Green Bay Packers fans are still buzzing, and it’s no wonder why. Micah Parsons, the former Dallas Cowboys star, didn’t just make his debut for the Packers—he obliterated expectations, shredded the Detroit Lions’ offense, and left Cowboys fans wondering what in the world Jerry Jones was thinking when he traded him away. Playing fewer than half the snaps, nursing a back injury, and skipping training camp entirely, Parsons still turned Jared Goff into a deer in headlights. If this is what he does on limited reps, the rest of the NFL better brace for impact.

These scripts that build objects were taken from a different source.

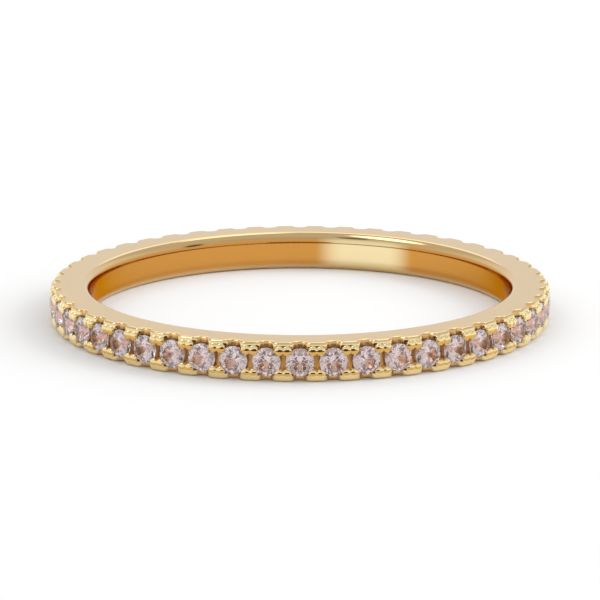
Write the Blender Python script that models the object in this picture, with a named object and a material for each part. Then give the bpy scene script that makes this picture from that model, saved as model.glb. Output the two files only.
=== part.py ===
"""Eternity ring: a gold band whose rim carries one whole row of round brilliant-cut stones.

Units are metres and +Z is up. The ring lies on its side, so its axis is Z and its lower side
face is at z = 0. The first stone points along -Y, and the others follow anticlockwise.
"""

import math

import bmesh
import bpy
from mathutils import Matrix, Vector

MM = 0.001

# Band
BORE_DIAMETER = 17.3 * MM  # inside, where the finger goes
BAND_WALL = 1.57 * MM  # from the bore to the tips of the teeth
BAND_WIDTH = 1.6 * MM  # along the finger, from side face to side face
INNER_EDGE_RADIUS = 0.42 * MM

# Notches that open both sides beside each stone and leave teeth between them
NOTCH_DEPTH = 0.44 * MM
NOTCH_FLOOR_WIDTH = 0.2 * MM
NOTCH_MOUTH_WIDTH = 0.5 * MM

# Prongs that hold the stones: the two round ends of each tooth, over a channel between the stones
PRONG_DIAMETER = 0.38 * MM
PRONG_SPACING = 0.31 * MM
PRONG_INSET = 0.33 * MM  # from the side face to the prongs' centres
CHANNEL_DEPTH = 0.16 * MM  # from the teeth's tips

# Stones
STONE_DIAMETER = 1.15 * MM
LEAST_STONE_GAP = 0.17 * MM  # least distance between two stones' girdles
GIRDLE_DROP = 0.05 * MM  # from the teeth's tips down to the stones' girdles
GIRDLE_THICKNESS = 0.04 * MM
TABLE_DIAMETER = 0.66 * MM  # from corner to corner
CROWN_ANGLE = math.radians(34.5)
PAVILION_ANGLE = math.radians(40.75)
STAR_REACH = 0.5  # share of the way from the table's edge to the girdle
LOWER_FACET_REACH = 0.75  # share of the way from the girdle to the pavilion's point
SEAT_CLEARANCE = 0.02 * MM

# Facet counts
MAIN_FACETS = 8
GIRDLE_SIDES = 2 * MAIN_FACETS
SEAT_SIDES = MAIN_FACETS
INNER_EDGE_STEPS = 3
PRONG_STEPS = 2

# Worked out from the sizes above
BORE_RADIUS = BORE_DIAMETER / 2
TIP_RADIUS = BORE_RADIUS + BAND_WALL
GIRDLE_RADIUS = TIP_RADIUS - GIRDLE_DROP
HALF_WIDTH = BAND_WIDTH / 2
STONE_RADIUS = STONE_DIAMETER / 2
STONE_COUNT = int(math.tau * GIRDLE_RADIUS / (STONE_DIAMETER + LEAST_STONE_GAP))
PITCH = math.tau / STONE_COUNT
MARGIN = 0.3 * MM  # how far cutters and blanks run past what is cut
SAME_POINT = 0.0001 * MM
SHARP_ANGLE = math.radians(35)  # between faces that meet in a crisp edge


def clear_scene():
    for obj in list(bpy.data.objects):
        bpy.data.objects.remove(obj)


def new_collection(name):
    collection = bpy.data.collections.new(name)
    bpy.context.scene.collection.children.link(collection)
    return collection


def new_mesh(name, shape):
    """The mesh of a finished bmesh, which is freed."""
    mesh = bpy.data.meshes.new(name)
    shape.to_mesh(mesh)
    shape.free()
    return mesh


def new_object(name, mesh, collection):
    obj = bpy.data.objects.new(name, mesh)
    collection.objects.link(obj)
    return obj


def new_cutter(name, shape, collection):
    obj = new_object(name, new_mesh(name, shape), collection)
    obj.hide_render = True
    obj.display_type = "WIRE"
    return obj


def new_material(name, colour, roughness, metallic):
    material = bpy.data.materials.new(name)
    material.use_nodes = True
    shader = material.node_tree.nodes["Principled BSDF"]
    shader.inputs["Base Color"].default_value = (*colour, 1.0)
    shader.inputs["Roughness"].default_value = roughness
    shader.inputs["Metallic"].default_value = metallic
    return material


def wedge(outline, first, step, steps):
    """A closed solid that an outline, at +X and in the XZ plane, sweeps about Z in steps."""
    shape = bmesh.new()
    face = shape.faces.new([shape.verts.new(point) for point in outline])
    bmesh.ops.rotate(shape, verts=shape.verts, matrix=Matrix.Rotation(first, 3, "Z"))
    bmesh.ops.spin(shape, geom=[face], axis=(0, 0, 1), angle=step * steps, steps=steps)
    bmesh.ops.recalc_face_normals(shape, faces=shape.faces)
    return shape


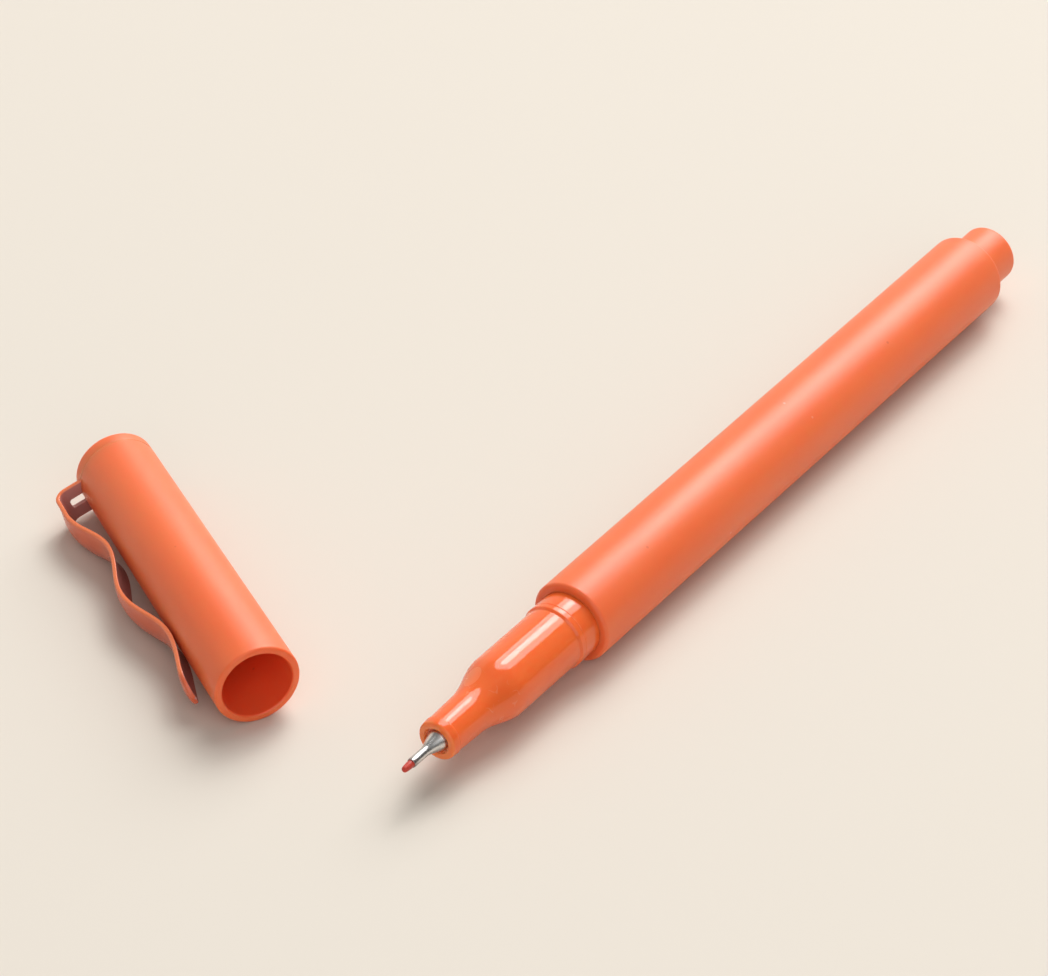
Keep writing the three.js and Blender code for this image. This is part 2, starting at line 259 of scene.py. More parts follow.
class ShapeTree(Graph):
    """A Geometry Nodes tree that takes one geometry and ends in one finished body."""

    def __init__(self, name: str, sizes: Mapping[str, tuple[str, object]]) -> None:
        """Starts the tree.

        Args:
            name: The tree's name.
            sizes: The named inputs, each with its socket type and its usual value.
        """
        super().__init__(bpy.data.node_groups.new(name, "GeometryNodeTree"))
        face = self.tree.interface
        face.new_socket(name="Geometry", in_out="OUTPUT", socket_type="NodeSocketGeometry")
        face.new_socket(name="Geometry", in_out="INPUT", socket_type="NodeSocketGeometry")
        for label, (kind, value) in sizes.items():
            socket = face.new_socket(name=label, in_out="INPUT", socket_type=kind)
            if value is not None:
                socket.default_value = value
        face.new_socket(name="Finish", in_out="INPUT", socket_type="NodeSocketMaterial")
        self._inputs = self.add("NodeGroupInput")

    def size(self, label: str) -> Wire:
        """A named input of the tree."""
        return self._inputs.other(label)

    def at(self, geometry: Wire, row: Wire, value: Wire, kind: str = "FLOAT_VECTOR") -> Wire:
        """What a field holds at one point of another geometry.

        Args:
            geometry: The geometry that is read.
            row: The point's number.
            value: The field.
            kind: The field's data type.

        Returns:
            The value at that point.
        """
        return self.add(
            "GeometryNodeSampleIndex",
            {"data_type": kind, "domain": "POINT"},
            {"Geometry": geometry, "Value": value, "Index": row},
        )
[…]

Head coach Matt LaFleur didn’t hold back when describing Parsons’ game-changing presence. After Parsons chased down Goff for a sack that made the Lions’ quarterback look like he was wading through molasses, LaFleur reached for the stars—literally. “It looked like a speed of light, a shooting star coming out of the sky and closing ground fast,” he said. And honestly? He’s not exaggerating. Watching Parsons fly across the field was like seeing a maxed-out Madden avatar—99 speed, 99 power, 99 everything—leaving everyone else in the dust.

Parsons’ stat line tells only half the story: one sack, two pressures, and a hit, per Pro Football Focus. But the numbers don’t capture the chaos he unleashed. On his very first play as a Packer—a 3rd-and-7 on Detroit’s opening drive—Parsons pressured Goff into a panicked dump-off that lost two yards and forced a punt. His next big moment? Hurrying Goff into a pass that rookie Evan Williams picked off. And that fourth-quarter sack? A highlight-reel masterpiece that had Lambeau Field erupting.

The Lions’ vaunted offensive line, led by three-time Pro Bowl tackle Penei Sewell and new starting center Frank Ragnow, was supposed to hold its own. They didn’t. Parsons was a one-man wrecking crew, blowing past Sewell and overwhelming Ragnow to the point where Detroit had to double-team him just to survive. When defensive coordinator Jeff Hafley moved Parsons inside to face Ragnow, it was like unleashing a lion on a paper cage—unfair, unstoppable, and borderline cruel.

What makes this even sweeter for Packers fans is how Parsons’ arrival has electrified the entire defense. Even when he wasn’t on the field, Green Bay’s unit looked revitalized, swarming to the ball with a ferocity that suffocated Detroit’s run game (22 carries for a measly 46 yards, a pathetic 2.1 yards per attempt). Goff managed 225 yards passing, but his 88.6 quarterback rating screams “mediocre at best.” Parsons didn’t just dominate; he elevated everyone around him.

For Cowboys fans, this has to sting. Jerry Jones knew Parsons was a generational talent—how could he not? Yet he let him go, a decision that’s already looking like one of the biggest blunders in recent NFL history. Meanwhile, the Packers went all-in, a rare move for a franchise known for its restraint, and it’s paying off in spades. Reports even surfaced that the Philadelphia Eagles were ready to “move heaven and earth” to land Parsons for their Super Bowl push. Sorry, Philly—Green Bay got there first.

And this is just the start. Parsons, still shaking off rust and playing through injury, is already a game-changer. If his debut is any indication, he’s not just a star—he’s a supernova. LaFleur’s galactic analogy wasn’t just poetic; it was prophetic. With Parsons leading the charge, the Packers aren’t just contenders—they’re soaring into the Super Bowl stratosphere. Thank you, Jerry Jones, for handing Green Bay the key to the cosmos.